ME
NU

OMELIE / Omelie TR

06 mar 2016
06/03/2016 - PASKALYA’YA HAZIRLIK DEVRESİ - 4. Pazar Günü - C

06/03/2016 - PASKALYA’YA HAZIRLIK DEVRESİ - 4. Pazar Günü - C

  1. Okuma Yeşu 5,9.10-12 * Mezmur 33 * 2. Okuma 2Kor 5,17-21 * İncil Lk 15,1-3.11-32

İsrail Oğulları Tanrı tarafından vaadedilmiş ülkeye girdiği ve günlük ekmeği kazanmak için çalışmaya başlayabildiği anda ‘man’ yağmaz oldu. Tanrı insanın elinin yerini almak istemez; insan kendi çıkarı ve tembelliğiyle yaşayabilmek için Tanrı’nın gösterdiği özeni ve sevgiyi kullanmamalıdır. Çalışmak, sadece Tanrı’yla değil, aynı zamanda başkalarıyla işbirliği yapmak ve onlarla ilişki kurmak demektir. İlişkiler hayatımızın önemli bir parçasıdır. Nitekim ebeveynlerin yaşadığı ilişkiden dünyaya geliriz, tüm hayat boyunca sürekli olarak çeşitli insanlarla ilişki içinde yaşarız. Bugün İsa bize ciddi bir şekilde ilişkilerimizi düşündürmektedir. Bugün O’nun anlattığı benzetme başkalarıyla olan ilişkilerimizi yaşamak konusunda harika bir yardım olur.
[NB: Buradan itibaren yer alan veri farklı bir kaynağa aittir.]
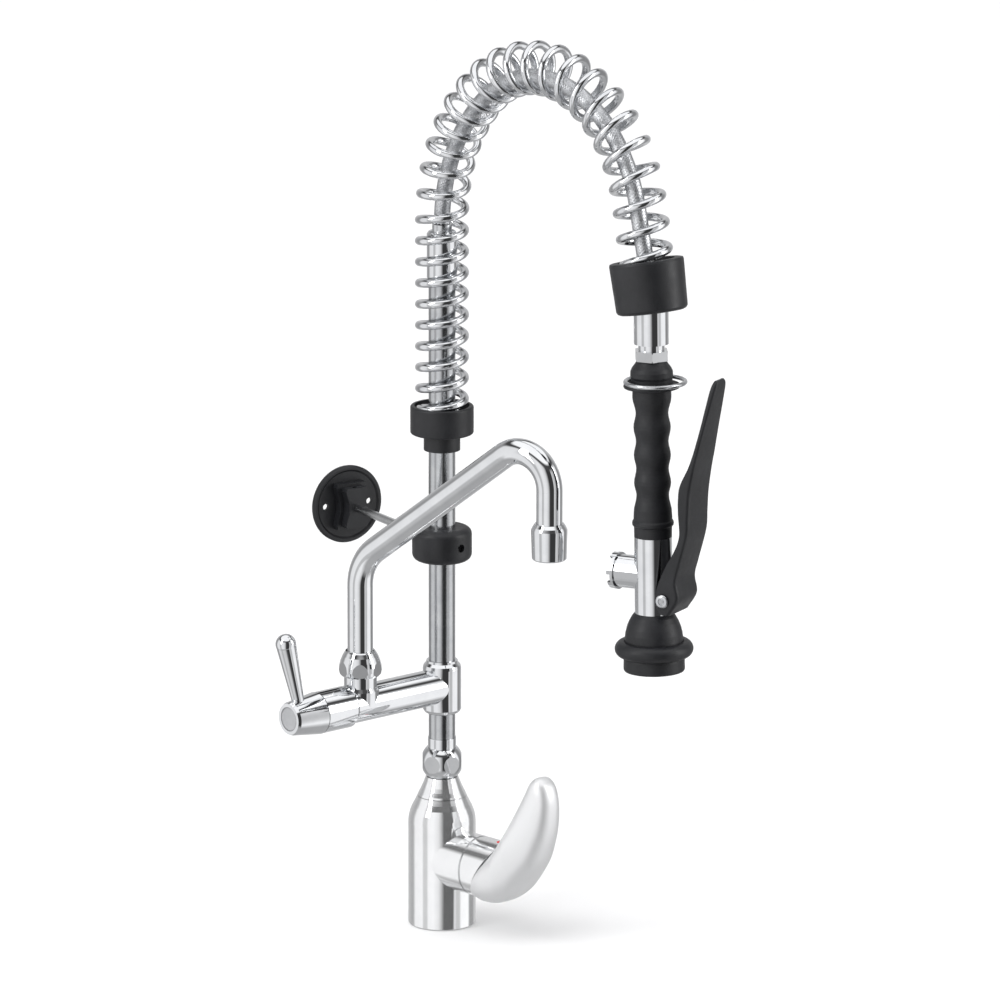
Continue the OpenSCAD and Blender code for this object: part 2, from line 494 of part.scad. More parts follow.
module valve_stem() color([0.75, 0.6, 0.3]) gun() translate([0, 0, port_zl]) rotate([0, 90, 0]) union() {
    translate([0, 0, -6]) cylinder(r = 3, h = 30.4);
    translate([0, 0, 4]) cylinder(r = 6.5, h = 2.5);
    translate([0, 0, -12]) cylinder(r = 2, h = 7);
}
module valve_spring() color([0.8, 0.81, 0.83]) gun() translate([0, 0, port_zl]) rotate([0, 90, 0])
    tube_along([for (i = [0 : 60]) [5 * cos(36 * i), 5 * sin(36 * i), -27.7 + 31 * i / 60]], 0.6, 6, [0, 0, 1]);
module valve_cap() color([0.86, 0.87, 0.88]) gun() translate([-29.6, 0, port_zl]) rotate([0, -90, 0]) difference() {
    union() {
        cylinder(r = 14.9, h = 2.2);
        translate([0, 0, 2.1]) cylinder(r = 14.9, h = 3);
        translate([0, 0, -8]) cylinder(r = 9, h = 8.1);
    }
    translate([0, 0, -9]) cylinder(r = 7.2, h = 7.8);
    translate([0, 0, 2.2]) cylinder(r = 12.2, h = 5);
    for (a = [0 : 60 : 300]) rotate([0, 0, a + 15]) translate([10, -3.4, 2.2]) cube([8, 6.8, 5]);
}
module lever_pin() color([0.8, 0.81, 0.82]) gun() translate([pin_x, 20.4, pin_zl]) rotate([90, 0, 0]) cylinder(r = 2, h = 40.8);
module pin_clips() color([0.7, 0.71, 0.72]) gun() for (s = [-1, 1]) translate([pin_x, s * 18.75, pin_zl]) rotate([s > 0 ? -90 : 90, 0, 0]) difference() {
    cylinder(r = 3.9, h = 0.9);
    translate([0, 0, -1]) cylinder(r = 2.01, h = 3);
    translate([2.6, -1.2, -1]) cube([3, 2.4, 3]);
}
// spray lever: side profile, heights measured from the cup's mouth
lever_out = [[22, -241.6], [30.5, -228], [28.8, -214], [32.4, -200], [39.4, -175], [40.6, -158], [42.5, -137], [50.5, -99], [58, -69], [61.5, -55], [62.2, -51.5], [61.2, -49.4]];
lever_in = [[59.6, -49.2], [57.6, -52], [47.6, -96], [41.5, -117], [33.6, -134], [31.8, -146], [31.8, -158], [32.6, -175], [28, -188], [20.5, -201], [13.6, -216], [11.2, -227], [12, -235], [15, -240.6]];
module lever_front(w0, w1) polygon([[-w1 / 2, -250], [w1 / 2, -250], [w1 / 2, -139], [w1 / 2 - 1.6, -112], [w0 / 2, -58], [w0 / 2 - 1.4, -53], [w0 / 2 - 4.5, -49.8], [0, -48.6],
    [-w0 / 2 + 4.5, -49.8], [-w0 / 2 + 1.4, -53], [-w0 / 2, -58], [-w1 / 2 + 1.6, -112], [-w1 / 2, -139]]);
module spray_lever() color([0.11, 0.11, 0.12]) gun() difference() {
    intersection() {
        rotate([90, 0, 0]) translate([0, 0, -20]) linear_extrude(height = 40) polygon(concat(lever_out, lever_in));
        rotate([90, 0, 90]) linear_extrude(height = 80) lever_front(21, 37);
    }
    // hollow between the ears
    intersection() {
        rotate([90, 0, 0]) translate([0, 0, -20]) linear_extrude(height = 40) polygon(concat(
            [for (p = lever_out) [p[0] - 2.6, p[1] + (p[1] < -230 ? -8 : 0)]], [[40, -40], [0, -40], [0, -250]]));
        rotate([90, 0, 90]) linear_extrude(height = 80) translate([0, -3.5]) lever_front(15, 31);
    }
    translate([pin_x, 25, pin_zl]) rotate([90, 0, 0]) cylinder(r = 2.05, h = 50);
}
module spray_bell() color([0.09, 0.09, 0.1]) gun() difference() {
    rotate_extrude($fn = 96) polygon([[0, -244.2], [15.4, -244.2], [17.6, -247], [19.8, -251], [21.6, -255.6], [22.8, -260.5], [23.4, -266], [23.5, -268.4],
        [19.4, -269.2], [19.4, -277.8], [24, -280.2], [24.4, -282], [24.5, -290], [24, -291.2], [23, -291.4], [0, -291.4]]);
    translate([0, 0, -263]) cylinder(r = 12.05, h = 30);
    translate([0, 0, -292]) cylinder(r = 17.05, h = 24);
    translate([0, 0, -270]) cylinder(r = 10, h = 10);
}
module bumper_ring() color([0.07, 0.07, 0.075]) gun() translate([0, 0, -273.5]) difference() {
    rotate_extrude($fn = 96) translate([bumper_d / 2 - 6.5, 0]) circle(r = 6.4, $fn = 48);
    translate([0, 0, -10]) cylinder(r = 19.5, h = 20);
    translate([0, 0, 4.2]) cylinder(r = 23.8, h = 5);
    translate([0, 0, -9]) cylinder(r = 24.3, h = 4.7);
}
module spray_face() color([0.25, 0.25, 0.27]) gun() translate([0, 0, -289.4]) difference() {
    cylinder(r = 17, h = 5);
    translate([0, 0, 2.4]) cylinder(r = 14.5, h = 5);
    for (a = [0 : spray_holes - 1]) rotate([0, 0, a * 360 / spray_holes]) translate([12, 0, -1]) cylinder(r = 1, h = 6, $fn = 24);
    for (a = [0 : 5]) rotate([0, 0, a * 60]) translate([6, 0, -1]) cylinder(r = 1, h = 6, $fn = 24);
    translate([0, 0, -1]) cylinder(r = 1, h = 6, $fn = 24);
}

mixer_body();
base_gasket();
mixer_neck();
mixer_cartridge();
cartridge_nut();
cartridge_rotor();
lever_cover();
index_dot();
mixer_lever();
lever_stem();
lever_screw();
riser_nut();
riser_seal();
riser_collar();
riser_lower();
tee_body();
valve_cartridge();
valve_spindle();
valve_handle();
handle_screw();
handle_cap();
spout_nut();
spout_rings();
spout_tube();
aerator_housing();
aerator_insert();
riser_upper();
wall_collar();
wall_rod();
wall_flange();
set_screws();
spring_holder();
hose_coupling();
hose_ferrule();
hose();
support_spring();
end_cup();
swivel_ferrule();
gun_nut();
grip();
grip_tube();
hold_ring();
gun_body();
valve_stem();
valve_spring();
valve_cap();
lever_pin();
pin_clips();
spray_lever();
spray_bell();
bumper_ring();
spray_face();
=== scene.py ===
import math

import bpy
import bmesh
import numpy as np
from mathutils import Matrix, Vector


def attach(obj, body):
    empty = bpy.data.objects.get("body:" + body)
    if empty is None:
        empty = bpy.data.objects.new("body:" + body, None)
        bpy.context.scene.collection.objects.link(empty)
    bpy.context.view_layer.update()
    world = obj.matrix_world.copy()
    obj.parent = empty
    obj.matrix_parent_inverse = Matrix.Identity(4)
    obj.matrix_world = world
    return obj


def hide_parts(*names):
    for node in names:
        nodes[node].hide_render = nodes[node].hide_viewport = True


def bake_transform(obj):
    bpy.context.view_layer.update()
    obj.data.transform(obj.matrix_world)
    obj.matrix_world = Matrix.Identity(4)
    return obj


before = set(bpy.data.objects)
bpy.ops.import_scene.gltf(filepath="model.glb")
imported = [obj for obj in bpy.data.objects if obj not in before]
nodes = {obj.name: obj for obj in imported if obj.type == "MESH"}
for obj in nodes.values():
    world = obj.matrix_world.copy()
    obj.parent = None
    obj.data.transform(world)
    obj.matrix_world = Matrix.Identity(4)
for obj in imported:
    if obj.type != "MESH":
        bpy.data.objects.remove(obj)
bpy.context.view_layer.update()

coll = bpy.context.scene.collection

# ---------------------------------------------------------------- materials


def new_mat(name):
    m = bpy.data.materials.new(name)
    m.use_nodes = True
    nt = m.node_tree
    b = nt.nodes["Principled BSDF"]
    return m, nt, b


def tex_coord(nt):
    n = nt.nodes.new("ShaderNodeTexCoord")
    return n.outputs["Object"]


def noise(nt, vec, scale, detail=3, rough=0.5):
    n = nt.nodes.new("ShaderNodeTexNoise")
    n.inputs["Scale"].default_value = scale
    n.inputs["Detail"].default_value = detail
    n.inputs["Roughness"].default_value = rough
    nt.links.new(vec, n.inputs["Vector"])
    return n.outputs["Fac"]


def ramp(nt, fac, stops):
    r = nt.nodes.new("ShaderNodeValToRGB")
    el = r.color_ramp.elements
    while len(el) < len(stops):
        el.new(0.5)
    for e, (p, c) in zip(el, stops):
        e.position = p
        e.color = (*c, 1) if len(c) == 3 else c
    nt.links.new(fac, r.inputs["Fac"])
    return r.outputs["Color"]


def to_range(nt, fac, a, b, c, d):
    n = nt.nodes.new("ShaderNodeMapRange")
    n.inputs["From Min"].default_value = a
    n.inputs["From Max"].default_value = b
    n.inputs["To Min"].default_value = c
    n.inputs["To Max"].default_value = d
    nt.links.new(fac, n.inputs["Value"])
    return n.outputs["Result"]


def bump(nt, height, strength, distance, normal=None):
    n = nt.nodes.new("ShaderNodeBump")
    n.inputs["Strength"].default_value = strength
    n.inputs["Distance"].default_value = distance
    nt.links.new(height, n.inputs["Height"])
    if normal is not None:
        nt.links.new(normal, n.inputs["Normal"])
    return n.outputs["Normal"]


def stretched(nt, vec, scale):
    n = nt.nodes.new("ShaderNodeMapping")
    n.inputs["Scale"].default_value = scale
    nt.links.new(vec, n.inputs["Vector"])
    return n.outputs["Vector"]


def metal(name, lo, hi, r0, r1, wave=0.0, brushed=None, scale=60.0, metallic=1.0):
    """Polished or drawn metal: slight tone change, faint smears in the gloss, soft waviness."""
    m, nt, b = new_mat(name)
    v = tex_coord(nt)
    b.inputs["Metallic"].default_value = metallic
    tone = noise(nt, v, scale, 4, 0.6)
    nt.links.new(ramp(nt, tone, [(0.3, lo), (0.7, hi)]), b.inputs["Base Color"])
    smear = noise(nt, v, scale * 2.3, 5, 0.65)
    rough = to_range(nt, smear, 0.3, 0.75, r0, r1)
    nt.links.new(rough, b.inputs["Roughness"])
    nrm = None
    if wave:
        nrm = bump(nt, noise(nt, v, 38, 1, 0.4), wave, 0.001)
    if brushed:
        line = noise(nt, stretched(nt, v, brushed), 900, 2, 0.5)
        nrm = bump(nt, line, 0.12, 0.0002, nrm)
    if nrm is not None:
        nt.links.new(nrm, b.inputs["Normal"])
    return m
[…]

Bir adamın iki oğlu var; onlar birbirlerinden farklı, sadece yaş olarak da değil, düşünce olarak çok farklılar... Biri garip bir özgürlük kavramını benimsiyor ve bu yüzden sorumluluk hissi yok, ne minnettarlığı, ne sevgiyi ne de işbirliğini önemsemez. O, özgürlüğü başkalarını düşünmeden kuralsız bir eğlenme imkanı olarak görür. Acaba hayatın eğlenmek için olduğunu kim öğretti? Bu oğul, babasının sevgisine bakmadı, sadece egoistlerin bencilliğini örnek olarak aldı. Dolayısıyla tüm ilişkilerini, babasıyla olan ilişkisinden başlayarak her ilişkiyi, keser. Yeni ilişkiler kuracak, ancak bunlar sadece paraya bağlı olacak, o kadar ki, para bitince yalnız domuzlarla, kirli hayvanlarla birlikte kalacaktır.

Diğer oğul ise, babasının yanında kalıp, babasının evinde çalışmaya devam etti. Bu oğlun, örnek olabilen bir oğul olduğunu söyleyebiliriz. Acaba, gerçekten öyle mi? Bir noktada yüreğindeki duygular ve aklındaki düşünceler meydana çıkarılacak. O zaman babasıyla olan ilişkisinin, sevgi dolu olup olmadığını, ya da kendi içinde başka bir egoizm türünü ve farklı bir özgürlük kavramını saklayıp saklamadığını görülecek.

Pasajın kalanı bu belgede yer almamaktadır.